→ **Work instructions**
Output all lines exactly.

::::::::::

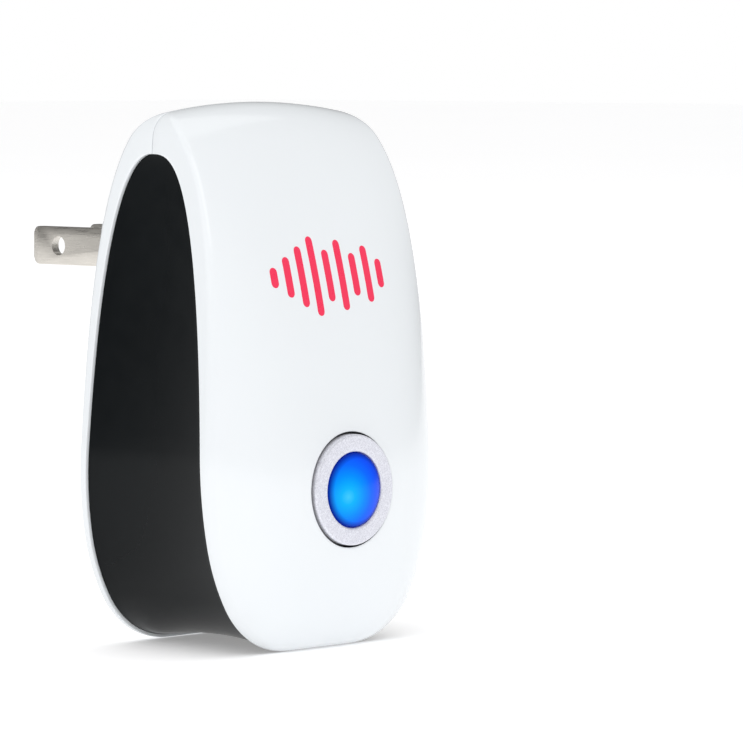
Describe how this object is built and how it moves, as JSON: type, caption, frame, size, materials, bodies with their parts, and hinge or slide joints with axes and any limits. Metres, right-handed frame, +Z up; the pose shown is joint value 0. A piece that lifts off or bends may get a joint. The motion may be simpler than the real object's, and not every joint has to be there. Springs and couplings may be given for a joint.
{
  "type": "ultrasonic pest repeller",
  "caption": "Plug-in ultrasonic repeller: domed white shell, dark side band, blue lens push button in a silver ring, flat blades at the rear, full inner works.",
  "frame": {"origin": "on the floor, below the middle of the overall size", "axes": "+X across the body, +Y towards the wall (the blades point along it), +Z up"},
  "size_m": [0.0514, 0.0698, 0.0876],
  "materials": {
    "white_plastic": "glossy moulded",
    "black_plastic": "high gloss moulded",
    "ring_silver": "fine glitter satin",
    "lens_blue": "clear glossy tinted plastic",
    "shroud_white": "satin moulded",
    "lamp_blue": "clear epoxy",
    "dark_plastic": "fine satin",
    "plunger_white": "satin moulded",
    "board_green": "solder resist on laminate",
    "screw_steel": "zinc plated",
    "blade_nickel": "satin nickel plated",
    "wire_black": "soft insulation",
    "wire_white": "soft insulation",
    "wire_red": "soft insulation",
    "disc_brass": "thin rolled",
    "gasket_foam": "closed cell foam",
    "film_red": "dipped epoxy",
    "can_blue": "sleeved aluminium can",
    "resistor_green": "dipped coating",
    "resistor_tan": "dipped coating",
    "ferrite": "sintered ferrite",
    "winding_copper": "enamelled copper wire",
    "ceramic_orange": "dipped ceramic disc",
    "label_silver": "blank satin film"
  },
  "bodies": {
    "housing": {"front_cover": "white_plastic", "rear_cover": "white_plastic", "side_band": "black_plastic", "trim_ring": "ring_silver", "light_shroud": "shroud_white", "led_left": "lamp_blue", "led_right": "lamp_blue", "switch_body": "dark_plastic", "blade_carrier": "dark_plastic", "emitter_cup": "dark_plastic", "rectifier": "dark_plastic", "driver_chip": "dark_plastic", "transistor": "dark_plastic", "circuit_board": "board_green", "board_screws": "screw_steel", "housing_screws": "screw_steel", "carrier_screws": "screw_steel", "line_blade": "blade_nickel", "neutral_blade": "blade_nickel", "line_wire": "wire_black", "emitter_wire_black": "wire_black", "neutral_wire": "wire_white", "emitter_wire_red": "wire_red", "emitter_disc": "disc_brass", "emitter_gasket": "gasket_foam", "film_capacitor": "film_red", "main_capacitor": "can_blue", "small_capacitor": "can_blue", "fuse_resistor": "resistor_green", "resistor_a": "resistor_tan", "resistor_b": "resistor_tan", "resistor_c": "resistor_tan", "choke_core": "ferrite", "choke_winding": "winding_copper", "ceramic_capacitor": "ceramic_orange", "rating_label": "label_silver"},
    "button": {"lens_button": "lens_blue"},
    "plunger": {"switch_plunger": "plunger_white"}
  },
  "joints": [
    {"name": "button_press", "type": "slide", "parent": "housing", "child": "button", "axis": [0, 1, 0], "range_m": [0, 0.0012], "stiffness_N_per_m": 800},
    {"name": "plunger_press", "type": "slide", "parent": "housing", "child": "plunger", "axis": [0, 1, 0], "range_m": [0, 0.0012]}
  ],
  "couplings": [
    {"joint": "plunger_press", "follows": "button_press", "ratio": 1}
  ]
}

::::::::::

→ **Task result**
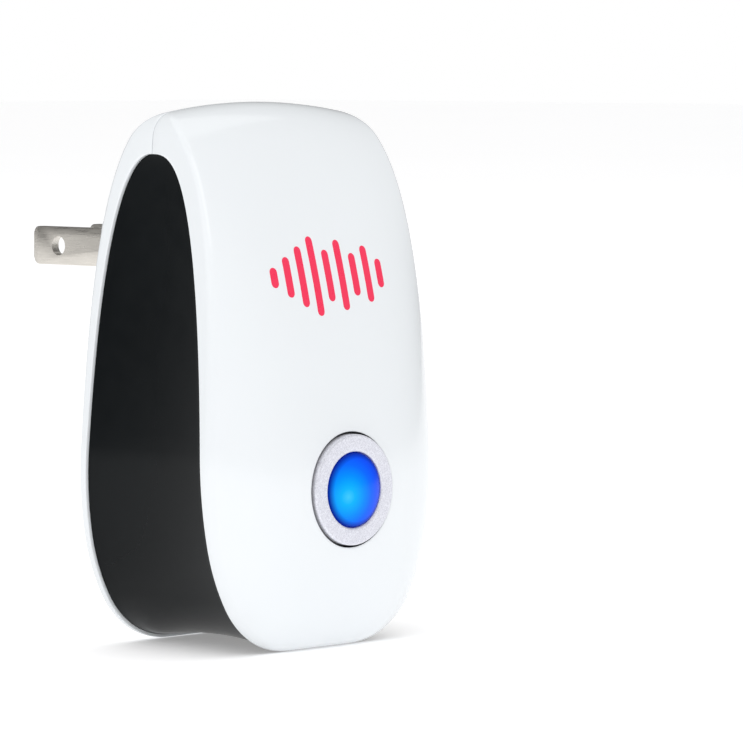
Describe how this object is built and how it moves, as JSON: type, caption, frame, size, materials, bodies with their parts, and hinge or slide joints with axes and any limits. Metres, right-handed frame, +Z up; the pose shown is joint value 0. A piece that lifts off or bends may get a joint. The motion may be simpler than the real object's, and not every joint has to be there. Springs and couplings may be given for a joint.
{
  "type": "ultrasonic pest repeller",
  "caption": "Plug-in ultrasonic repeller: domed white shell, dark side band, blue lens push button in a silver ring, flat blades at the rear, full inner works.",
  "frame": {"origin": "on the floor, below the middle of the overall size", "axes": "+X across the body, +Y towards the wall (the blades point along it), +Z up"},
  "size_m": [0.0514, 0.0698, 0.0876],
  "materials": {
    "white_plastic": "glossy moulded",
    "black_plastic": "high gloss moulded",
    "ring_silver": "fine glitter satin",
    "lens_blue": "clear glossy tinted plastic",
    "shroud_white": "satin moulded",
    "lamp_blue": "clear epoxy",
    "dark_plastic": "fine satin",
    "plunger_white": "satin moulded",
    "board_green": "solder resist on laminate",
    "screw_steel": "zinc plated",
    "blade_nickel": "satin nickel plated",
    "wire_black": "soft insulation",
    "wire_white": "soft insulation",
    "wire_red": "soft insulation",
    "disc_brass": "thin rolled",
    "gasket_foam": "closed cell foam",
    "film_red": "dipped epoxy",
    "can_blue": "sleeved aluminium can",
    "resistor_green": "dipped coating",
    "resistor_tan": "dipped coating",
    "ferrite": "sintered ferrite",
    "winding_copper": "enamelled copper wire",
    "ceramic_orange": "dipped ceramic disc",
    "label_silver": "blank satin film"
  },
  "bodies": {
    "housing": {"front_cover": "white_plastic", "rear_cover": "white_plastic", "side_band": "black_plastic", "trim_ring": "ring_silver", "light_shroud": "shroud_white", "led_left": "lamp_blue", "led_right": "lamp_blue", "switch_body": "dark_plastic", "blade_carrier": "dark_plastic", "emitter_cup": "dark_plastic", "rectifier": "dark_plastic", "driver_chip": "dark_plastic", "transistor": "dark_plastic", "circuit_board": "board_green", "board_screws": "screw_steel", "housing_screws": "screw_steel", "carrier_screws": "screw_steel", "line_blade": "blade_nickel", "neutral_blade": "blade_nickel", "line_wire": "wire_black", "emitter_wire_black": "wire_black", "neutral_wire": "wire_white", "emitter_wire_red": "wire_red", "emitter_disc": "disc_brass", "emitter_gasket": "gasket_foam", "film_capacitor": "film_red", "main_capacitor": "can_blue", "small_capacitor": "can_blue", "fuse_resistor": "resistor_green", "resistor_a": "resistor_tan", "resistor_b": "resistor_tan", "resistor_c": "resistor_tan", "choke_core": "ferrite", "choke_winding": "winding_copper", "ceramic_capacitor": "ceramic_orange", "rating_label": "label_silver"},
    "button": {"lens_button": "lens_blue"},
    "plunger": {"switch_plunger": "plunger_white"}
  },
  "joints": [
    {"name": "button_press", "type": "slide", "parent": "housing", "child": "button", "axis": [0, 1, 0], "range_m": [0, 0.0012], "stiffness_N_per_m": 800},
    {"name": "plunger_press", "type": "slide", "parent": "housing", "child": "plunger", "axis": [0, 1, 0], "range_m": [0, 0.0012]}
  ],
  "couplings": [
    {"joint": "plunger_press", "follows": "button_press", "ratio": 1}
  ]
}